**Data extract**.
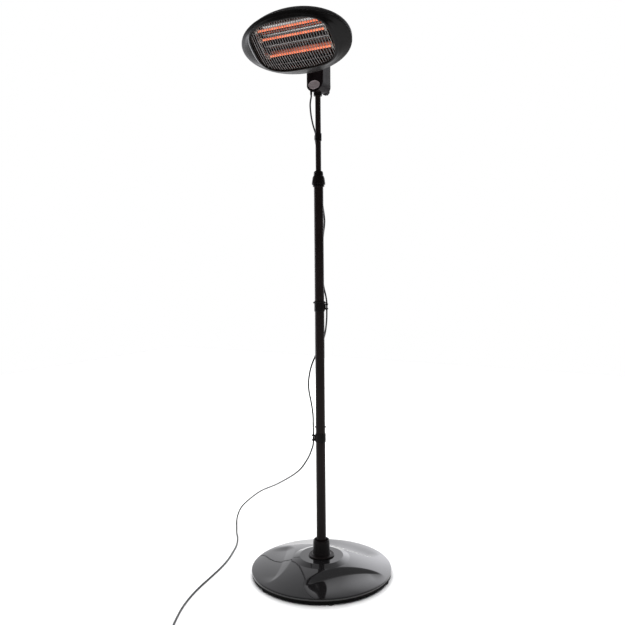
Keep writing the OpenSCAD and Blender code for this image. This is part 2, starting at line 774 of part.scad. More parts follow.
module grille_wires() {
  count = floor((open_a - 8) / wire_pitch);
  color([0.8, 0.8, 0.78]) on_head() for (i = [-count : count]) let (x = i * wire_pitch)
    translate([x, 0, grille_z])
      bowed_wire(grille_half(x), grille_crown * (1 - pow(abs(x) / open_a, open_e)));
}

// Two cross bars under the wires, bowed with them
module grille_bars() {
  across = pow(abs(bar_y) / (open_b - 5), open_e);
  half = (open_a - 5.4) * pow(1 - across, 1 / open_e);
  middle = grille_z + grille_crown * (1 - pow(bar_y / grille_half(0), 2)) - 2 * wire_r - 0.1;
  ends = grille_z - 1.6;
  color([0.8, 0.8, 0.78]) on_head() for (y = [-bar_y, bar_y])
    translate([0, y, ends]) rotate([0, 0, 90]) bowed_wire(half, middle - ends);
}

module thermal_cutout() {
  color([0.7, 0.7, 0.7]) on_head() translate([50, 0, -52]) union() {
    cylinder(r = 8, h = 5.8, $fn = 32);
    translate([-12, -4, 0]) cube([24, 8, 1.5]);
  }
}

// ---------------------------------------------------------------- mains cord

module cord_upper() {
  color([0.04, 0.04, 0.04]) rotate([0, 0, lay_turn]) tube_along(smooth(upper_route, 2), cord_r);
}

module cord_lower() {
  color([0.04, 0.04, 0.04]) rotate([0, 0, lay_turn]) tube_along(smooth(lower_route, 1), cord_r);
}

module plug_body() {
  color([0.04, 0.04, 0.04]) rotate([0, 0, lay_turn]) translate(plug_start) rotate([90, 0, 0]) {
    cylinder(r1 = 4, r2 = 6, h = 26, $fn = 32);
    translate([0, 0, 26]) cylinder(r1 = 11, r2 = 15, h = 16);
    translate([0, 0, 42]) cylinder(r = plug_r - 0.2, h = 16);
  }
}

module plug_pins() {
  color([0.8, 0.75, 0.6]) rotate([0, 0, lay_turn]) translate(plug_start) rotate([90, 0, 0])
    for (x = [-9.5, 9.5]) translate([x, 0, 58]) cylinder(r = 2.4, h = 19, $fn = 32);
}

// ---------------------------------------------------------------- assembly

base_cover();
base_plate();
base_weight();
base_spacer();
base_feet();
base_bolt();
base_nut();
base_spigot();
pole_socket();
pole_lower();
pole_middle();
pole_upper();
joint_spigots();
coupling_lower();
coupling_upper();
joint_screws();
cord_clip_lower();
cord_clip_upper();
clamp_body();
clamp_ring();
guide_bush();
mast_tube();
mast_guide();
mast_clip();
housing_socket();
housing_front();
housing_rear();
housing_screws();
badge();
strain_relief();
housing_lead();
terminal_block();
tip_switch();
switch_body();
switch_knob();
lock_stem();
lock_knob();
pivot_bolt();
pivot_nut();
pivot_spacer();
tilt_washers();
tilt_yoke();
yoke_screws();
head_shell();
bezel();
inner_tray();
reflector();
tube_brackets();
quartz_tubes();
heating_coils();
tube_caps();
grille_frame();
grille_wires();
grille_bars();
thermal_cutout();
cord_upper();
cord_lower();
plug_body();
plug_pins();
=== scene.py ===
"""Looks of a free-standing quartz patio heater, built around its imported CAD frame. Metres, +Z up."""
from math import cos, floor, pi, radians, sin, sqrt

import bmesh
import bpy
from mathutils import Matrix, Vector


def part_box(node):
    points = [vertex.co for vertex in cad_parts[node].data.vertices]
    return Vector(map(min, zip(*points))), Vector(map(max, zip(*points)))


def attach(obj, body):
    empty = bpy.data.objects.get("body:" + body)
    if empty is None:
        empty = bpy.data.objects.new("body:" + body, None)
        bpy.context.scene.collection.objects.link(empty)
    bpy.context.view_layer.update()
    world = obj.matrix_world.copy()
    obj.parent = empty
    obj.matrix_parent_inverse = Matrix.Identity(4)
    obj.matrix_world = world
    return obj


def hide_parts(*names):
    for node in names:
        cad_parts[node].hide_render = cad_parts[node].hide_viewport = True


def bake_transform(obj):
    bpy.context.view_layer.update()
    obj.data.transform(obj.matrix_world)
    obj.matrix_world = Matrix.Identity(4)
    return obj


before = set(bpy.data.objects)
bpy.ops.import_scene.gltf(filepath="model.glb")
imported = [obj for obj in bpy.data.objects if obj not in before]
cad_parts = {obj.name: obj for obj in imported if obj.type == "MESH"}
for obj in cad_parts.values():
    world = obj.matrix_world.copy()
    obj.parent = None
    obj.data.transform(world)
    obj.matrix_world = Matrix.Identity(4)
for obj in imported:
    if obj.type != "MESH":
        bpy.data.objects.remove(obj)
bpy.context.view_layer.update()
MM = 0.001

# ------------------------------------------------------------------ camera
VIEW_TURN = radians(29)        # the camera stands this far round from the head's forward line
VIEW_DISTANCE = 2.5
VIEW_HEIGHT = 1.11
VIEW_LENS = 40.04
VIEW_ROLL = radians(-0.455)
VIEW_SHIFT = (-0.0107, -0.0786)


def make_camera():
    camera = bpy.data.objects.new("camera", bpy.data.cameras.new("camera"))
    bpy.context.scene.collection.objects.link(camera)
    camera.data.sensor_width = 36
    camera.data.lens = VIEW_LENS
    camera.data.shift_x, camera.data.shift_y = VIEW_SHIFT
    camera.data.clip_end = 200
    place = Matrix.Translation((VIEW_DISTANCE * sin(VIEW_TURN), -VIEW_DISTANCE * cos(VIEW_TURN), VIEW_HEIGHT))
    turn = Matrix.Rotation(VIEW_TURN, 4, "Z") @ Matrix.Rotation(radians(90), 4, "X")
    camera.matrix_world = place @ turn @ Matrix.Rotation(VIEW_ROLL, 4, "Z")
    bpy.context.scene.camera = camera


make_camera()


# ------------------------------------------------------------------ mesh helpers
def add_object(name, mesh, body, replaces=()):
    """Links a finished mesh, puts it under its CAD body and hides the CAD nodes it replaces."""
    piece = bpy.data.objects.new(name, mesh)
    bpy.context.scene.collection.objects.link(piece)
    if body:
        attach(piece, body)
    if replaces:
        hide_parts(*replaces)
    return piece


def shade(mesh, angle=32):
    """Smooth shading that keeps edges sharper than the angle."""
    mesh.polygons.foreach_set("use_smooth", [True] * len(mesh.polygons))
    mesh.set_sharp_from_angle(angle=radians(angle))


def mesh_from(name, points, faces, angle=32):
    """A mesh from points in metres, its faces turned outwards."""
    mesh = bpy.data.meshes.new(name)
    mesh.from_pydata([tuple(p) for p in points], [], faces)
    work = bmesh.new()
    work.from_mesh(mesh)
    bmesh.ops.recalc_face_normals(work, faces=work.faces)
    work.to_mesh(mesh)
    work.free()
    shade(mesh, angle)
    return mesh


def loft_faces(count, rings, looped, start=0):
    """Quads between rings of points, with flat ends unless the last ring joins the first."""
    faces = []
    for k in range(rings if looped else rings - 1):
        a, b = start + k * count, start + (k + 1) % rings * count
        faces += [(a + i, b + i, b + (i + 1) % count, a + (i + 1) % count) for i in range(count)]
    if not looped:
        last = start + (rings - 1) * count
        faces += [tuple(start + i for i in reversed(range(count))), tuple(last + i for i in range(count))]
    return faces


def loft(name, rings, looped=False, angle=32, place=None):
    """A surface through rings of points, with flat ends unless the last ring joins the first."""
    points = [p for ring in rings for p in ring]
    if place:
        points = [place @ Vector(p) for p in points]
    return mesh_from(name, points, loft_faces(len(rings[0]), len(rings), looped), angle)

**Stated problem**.
Nothing beyond the lines starting at the line containing "base_cover();" and ending at the line containing "obj.data.transform(obj.matrix_world)" is to be reproduced; reproduce those lines exactly, both ends included.

**Solution to this task**.
base_cover();
base_plate();
base_weight();
base_spacer();
base_feet();
base_bolt();
base_nut();
base_spigot();
pole_socket();
pole_lower();
pole_middle();
pole_upper();
joint_spigots();
coupling_lower();
coupling_upper();
joint_screws();
cord_clip_lower();
cord_clip_upper();
clamp_body();
clamp_ring();
guide_bush();
mast_tube();
mast_guide();
mast_clip();
housing_socket();
housing_front();
housing_rear();
housing_screws();
badge();
strain_relief();
housing_lead();
terminal_block();
tip_switch();
switch_body();
switch_knob();
lock_stem();
lock_knob();
pivot_bolt();
pivot_nut();
pivot_spacer();
tilt_washers();
tilt_yoke();
yoke_screws();
head_shell();
bezel();
inner_tray();
reflector();
tube_brackets();
quartz_tubes();
heating_coils();
tube_caps();
grille_frame();
grille_wires();
grille_bars();
thermal_cutout();
cord_upper();
cord_lower();
plug_body();
plug_pins();
=== scene.py ===
"""Looks of a free-standing quartz patio heater, built around its imported CAD frame. Metres, +Z up."""
from math import cos, floor, pi, radians, sin, sqrt

import bmesh
import bpy
from mathutils import Matrix, Vector


def part_box(node):
    points = [vertex.co for vertex in cad_parts[node].data.vertices]
    return Vector(map(min, zip(*points))), Vector(map(max, zip(*points)))


def attach(obj, body):
    empty = bpy.data.objects.get("body:" + body)
    if empty is None:
        empty = bpy.data.objects.new("body:" + body, None)
        bpy.context.scene.collection.objects.link(empty)
    bpy.context.view_layer.update()
    world = obj.matrix_world.copy()
    obj.parent = empty
    obj.matrix_parent_inverse = Matrix.Identity(4)
    obj.matrix_world = world
    return obj


def hide_parts(*names):
    for node in names:
        cad_parts[node].hide_render = cad_parts[node].hide_viewport = True


def bake_transform(obj):
    bpy.context.view_layer.update()
    obj.data.transform(obj.matrix_world)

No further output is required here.